Je suis très attaché au droit des peuples à disposer d’eux-mêmes et à l’autodétermination et je pense qu’il convient maintenant d’associer les représentants du Haut Karabagh aux discussions en les invitant à s’asseoir à la table des négociations avec les Azerbaïdjanais et les Arméniens. Ce pourrait être une initiative du groupe de Minsk. C’est ce que j’ai dit au Parlement du Haut-Karabagh. De la même façon, j’ai dit et je pense qu’un référendum faisant participer les Azéris déplacés pourrait être une solution avec des délais pour mettre en œuvre les décisions en s’inspirant de ce que la France a fait en Nouvelle-Calédonie.

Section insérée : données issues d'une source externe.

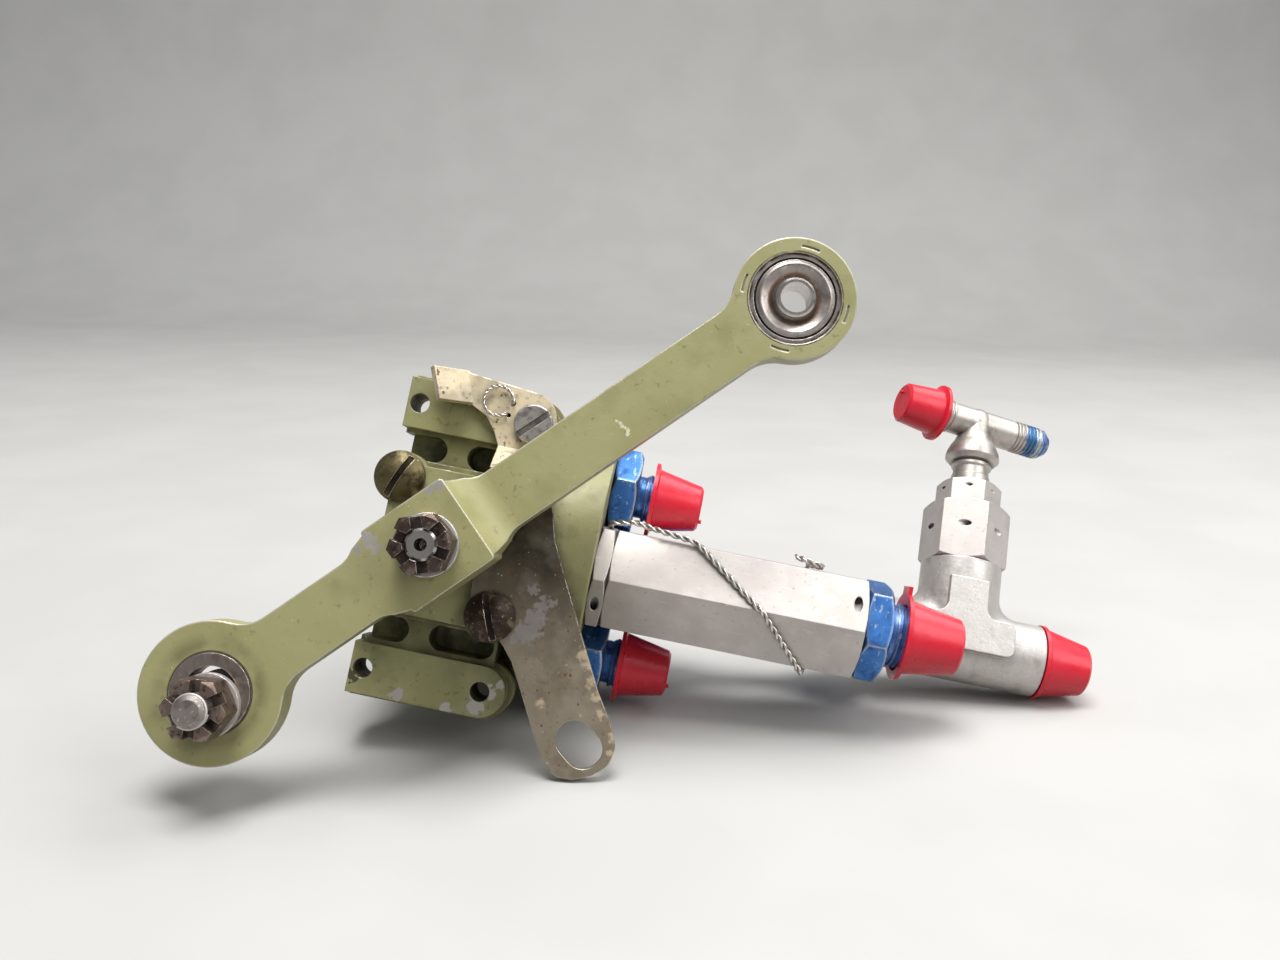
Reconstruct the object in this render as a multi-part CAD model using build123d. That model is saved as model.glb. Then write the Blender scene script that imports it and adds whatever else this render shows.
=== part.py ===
import math
import os

from build123d import *

# Landing gear control valve, millimetres.
# +X runs along the ports, -Y is the lever side, +Z is up.
# The origin is where the lever shaft's axis meets the flat back of the body.
# Depths below are measured back from the front face of the lever's boss.

# Overall depths
body_depth = 82.0
cover_front = 20.8
cover_back = 26.5
ear_front = 25.9
lever_thickness = 6.4
boss_thickness = 13.6
joggle = boss_thickness - lever_thickness

# Clearances
running_fit = 0.05
thread_gap = 0.02
slip_fit = 0.02
seal_squeeze = 0.01

# Lever
lever_angle = 46.0
long_arm = 89.5
short_arm = 51.0
boss_side = 19.2
arm_width = 12.9
upper_ring_radius = 12.8
lower_ring_radius = 14.2
bearing_radius = 9.525
bearing_bore = 3.175
bush_radius = 7.95
bush_bore = 5.4
square_drive = 7.6
lever_travel = 30.0

# Standard hardware
quarter_thread = 3.175
quarter_hex = 11.11
washer_radius = 6.35
washer_thickness = 1.6
castle_height = 7.1
castle_slot = 2.1

# Body
ear_hole_x = 13.0
ear_hole_z = 29.6
ear_hole_radius = 2.15
ear_half_width = 5.6
ear_left = -15.8
ear_back = 38.0
port_face = 31.5
port_pitch = 20.2
port_bottom = 18.5
port_thread = 7.145
head_radius = 32.0
head_start = 20.5
front_port_depth = 42.3
side_port_depth = 53.8
rear_port_depth = 65.3
bore_radius = 11.0
bore_end = 73.5
cover_seal_wall = 2.0
cover_seal_depth = 1.4
port_ring_section = 1.6
seal_radius = 4.5
seal_shoulder = 17.0
cover_screw = 12.7
screw_shank = 2.4
screw_head = 5.5

# Shaft and rotor
journal_radius = 6.35
flange_radius = 10.2
flange_front = 28.0
flange_back = 30.5
rotor_front = 33.0
rotor_back = 72.0
stop_pin_radius = 1.25
stop_pin_orbit = 8.6

# Bracket
bracket_thickness = 2.0

# In-line valve
valve_hex = 22.225
valve_start = 35.2
valve_end = 93.9
small_thread = 5.56
large_thread = 7.145
tube_nut_hex = 17.46
tube_wall = 0.86
seat_edge = 15.0
seat_bore = 3.6
chamber_radius = 6.0
poppet_nose = 2.4
poppet_rim = 4.2
poppet_cone = 1.6
poppet_bore = 3.9

# Tee branch: heights are measured along the branch from the run's axis
tee_x = 123.0
tee_lean = 16.0
run_radius = 8.9
run_left = -19.0
run_right = 20.5
run_thread_length = 7.6
branch_radius = 10.1
branch_blend = 5.0
hex_height = 20.5
adapter_hex = 19.05
adapter_neck_hex = 14.29
adapter_shoulder = 36.5
adapter_top = 43.0
adapter_turn = -18.0
adapter_thread = 4.93
gauge_height = 61.2
gauge_turn = 13.0
gauge_thread = 3.97
gauge_reach = 21.0
gauge_thread_length = 10.4

os.makedirs("parts", exist_ok=True)


def back(depth):
    return depth - body_depth


def block(x0, x1, d0, d1, z0, z1):
    box = Box(x1 - x0, d1 - d0, z1 - z0)
    return Pos((x0 + x1) / 2, (back(d0) + back(d1)) / 2, (z0 + z1) / 2) * box


def rod_y(radius, d0, d1, x=0.0, z=0.0):
    rod = Rot(90, 0, 0) * Cylinder(radius, d1 - d0)
    return Pos(x, (back(d0) + back(d1)) / 2, z) * rod


def rod_x(radius, x0, x1, depth=0.0, z=0.0):
    rod = Rot(0, 90, 0) * Cylinder(radius, x1 - x0)
    return Pos((x0 + x1) / 2, back(depth), z) * rod


def turned(points):
    # Profile points are (distance along the axis, radius); the axis is local Z.
    outline = make_face(Polyline([(r, 0, h) for h, r in points], close=True))
    return revolve(outline, Axis.Z, 360)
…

Jacques Remiller : Personnellement, je suis très optimiste, et mon optimisme ne résulte pas des évolutions géopolitiques régionales mais bien de l’état d’esprit de la population karabaghiote. Ce que j’ai d’abord vu, ce qui m’a vraiment frappé, c’est la jeunesse de la population, une jeunesse en mouvement, une jeunesse qui travaille, une soif d’apprendre, de s’ouvrir au monde et de progresser. Je voudrais en particulier souligner que le Haut-Karabagh est un foyer francophile qui s’est doté d’un centre de la francophonie. J’y vois aussi une opportunité pour nos entreprises à la recherche de marchés encore peu développés et où la France jouit d’une côte d’amour inégalée. Je souhaiterais vraiment que cette jeunesse karabaghiote se voit donner la chance d’échanger avec les autres jeunes européens. Un détail qui a son importance pour un passionné de football comme moi : il serait vraiment souhaitable que la FIFA admette enfin en son sein la remarquable équipe de football de cette petite République. Cela ne ferait pas que conférer une utilité au stade inemployé de Stepanakert. Cela contribuerait au rapprochement entre les peuples.